The company has further reduced its carbon intensity to 6.0 kgCO2e/boe, the lowest in the MENA region and one third of the global industry average, while maintaining the company’s carbon neutrality across operations. Crescent Petroleum cut total flared and leakages of methane 31% compared to 2021, amounting to just 0.12% of total production, while cutting hazardous waste 90% and eliminating single use plastics from operations.
Majid Jafar also highlighted the important role the Middle East is playing in enabling and proving new low carbon technologies like green hydrogen, thermal and PV solar and technologies. The combination of investment, innovation and need will make the region a proving ground for the new technologies.

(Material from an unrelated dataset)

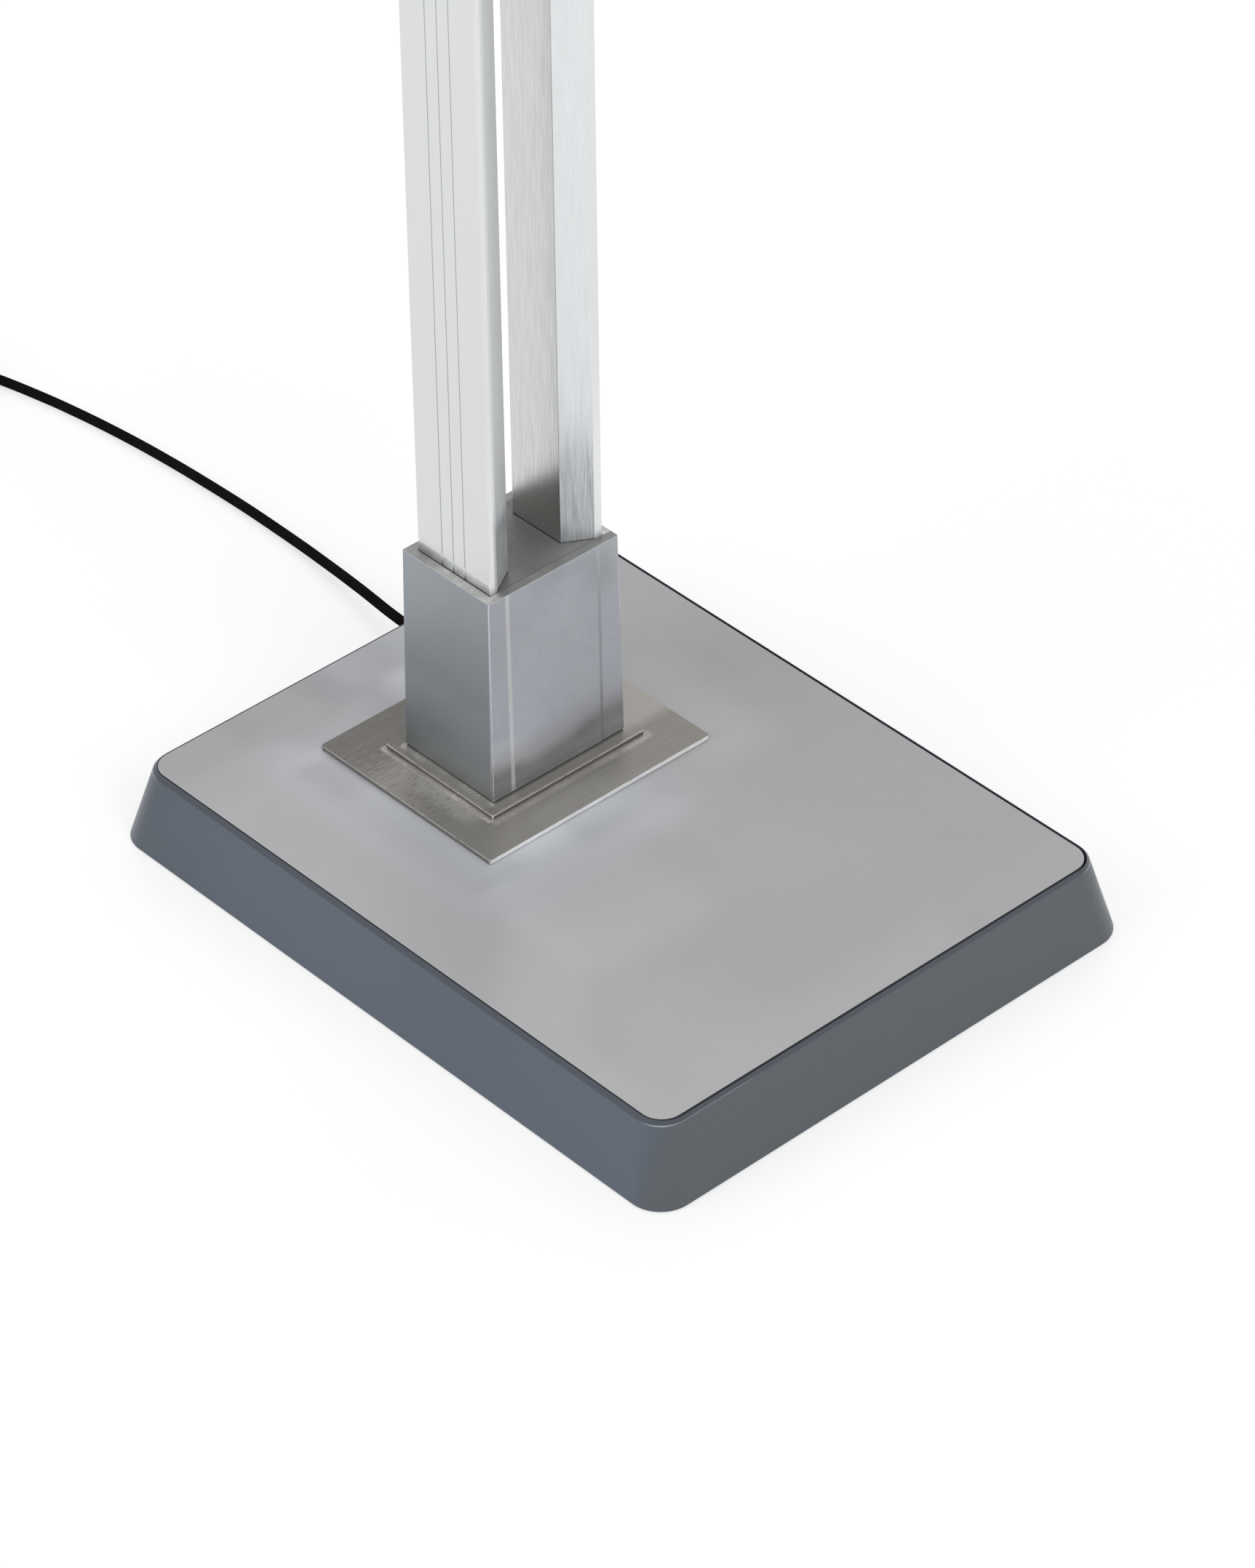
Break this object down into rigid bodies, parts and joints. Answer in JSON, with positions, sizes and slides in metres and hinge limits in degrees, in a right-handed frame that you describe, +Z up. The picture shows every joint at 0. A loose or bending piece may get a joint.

“The Middle East is going to be where a lot of low carbon technologies are proven up. Whether it is big investments being made with green hydrogen, the development of the lowest cost solar energy on the planet, the Middle East is the fulcrum where a lot questions are going to be answered. So it's an exciting time to be here and to have you all come,” Jafar said.
About Crescent Petroleum:
Crescent Petroleum is the first and largest private exploration and production company in the Middle East, with over 50 years of experience as an international operator in numerous countries including Egypt, Yemen, Canada, Tunisia, and Argentina, in addition to its continuing operations in the United Arab Emirates and Iraq.
The company is a signatory to the Oil and Gas Decarbonisation Charter calling for net zero emissions from its operations by 2050 or before, and “near-zero” upstream methane emissions and zero routine flaring by 2030. It has also committed to the “Aiming for Zero Methane Emissions” project of the Oil and Gas Climate Initiative (OGCI), committing to achieving zero methane emissions from its operations by 2030.
Headquartered in Sharjah in the UAE, Crescent Petroleum has international offices in the UK and three locations across Iraq, as well as affiliated offices in Egypt and Bahrain. Crescent Petroleum is also the largest shareholder in Dana Gas, the Middle East’s first and largest regional private-sector natural gas company.